Acho esta frase muito forte. Com certeza que um pai quer o melhor para os seus filhos - mas como é que cada um lida com as diferenças? Apoio? Negação? Ciúmes? Neste caso, pareceu-me simplesmente que o pai dela estava ultrapassado pelos esforços que fazia no trabalho para sustentar a família com a mulher, e que não conseguia compreender ou seguir o que fazia a Annie (que teve esta oportunidade graças aos pais, claro). Posso estar enganado, mas neste caso pareceu-me reagir com negação.

O que me traz à primeira página do livro, onde ela dá uma citação de Jean Genet:

"Je hasarde une explication: écrire c'est le dernier recours quand on a trahi."

(PT) “Arrisco uma explicação: escrever é o último recurso quando se traiu.”

Porque é que ela consideraria isto como uma traição? Será que ela gostaria de ter sido mais próxima do pai dela? Ao custo da sua própria vontade de cultura e de seguir o que gostava?

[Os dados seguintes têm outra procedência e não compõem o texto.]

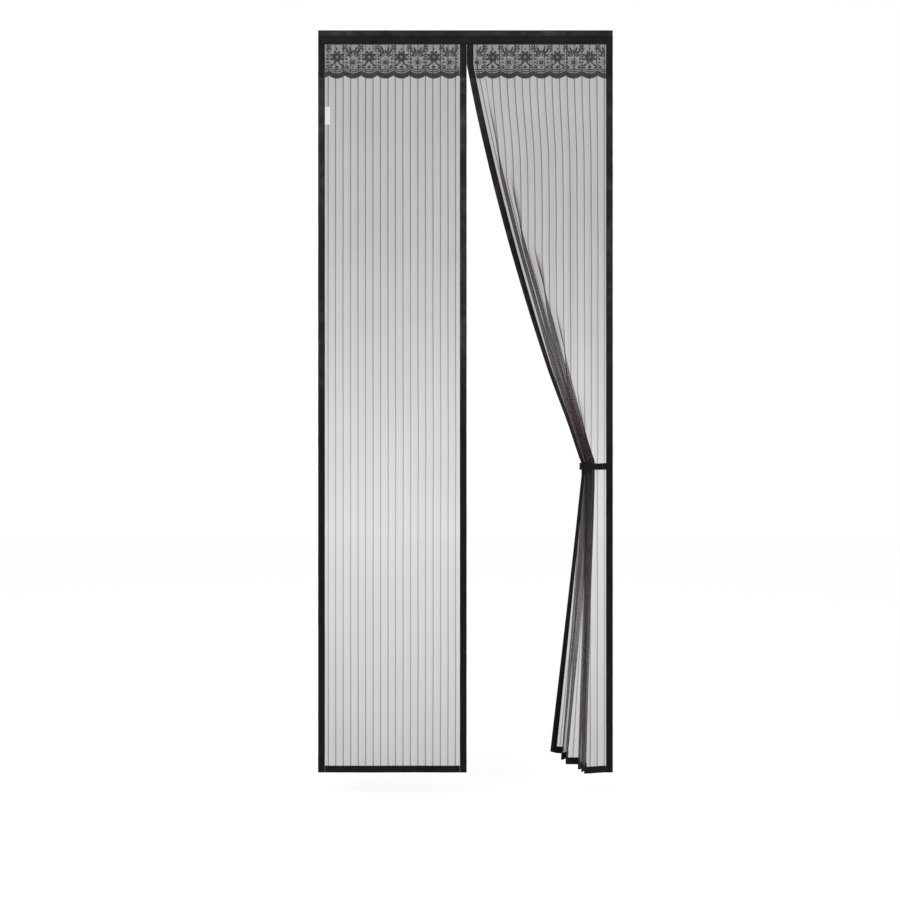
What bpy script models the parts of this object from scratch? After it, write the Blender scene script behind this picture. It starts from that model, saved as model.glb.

Com a fratura entre as duas origens - um pai do mundo trabalhador e ela mais intelectual - poderia explicar isso.

Algo que achei interessante foi mesmo no fim do livro: a Annie explica ter reencontrado uma aluna dela num supermercado, mas não conseguia lembrar-se do nome dela, nem em que turma ela esteve. Um contraste adicional, em que o seu pai - muito provavelmente - se teria lembrado das pessoas que encontrou, dos nomes e dos detalhes sobre essas pessoas.

Afinal, não achei este livro muito marcante para mim, mesmo que bem escrito, e vou querer sem dúvida nenhuma ler outras obras da Annie nos próximos anos.

Citações Marcantes

"Il n'est jamais entré dans un musée, il ne lisait que Paris-Normandie et se servait toujours de son Opinel pour manger. Ouvrier devenu petit commerçant, il espérait que sa fille, grâce aux études, serait mieux que lui."

"Je voudrais dire, écrire au sujet de mon père, sa vie, et cette distance venue à l'adolescence entre lui et moi. Une distance de classe, mais particulière, qui n'a pas de nom. Comme de l'amour séparé."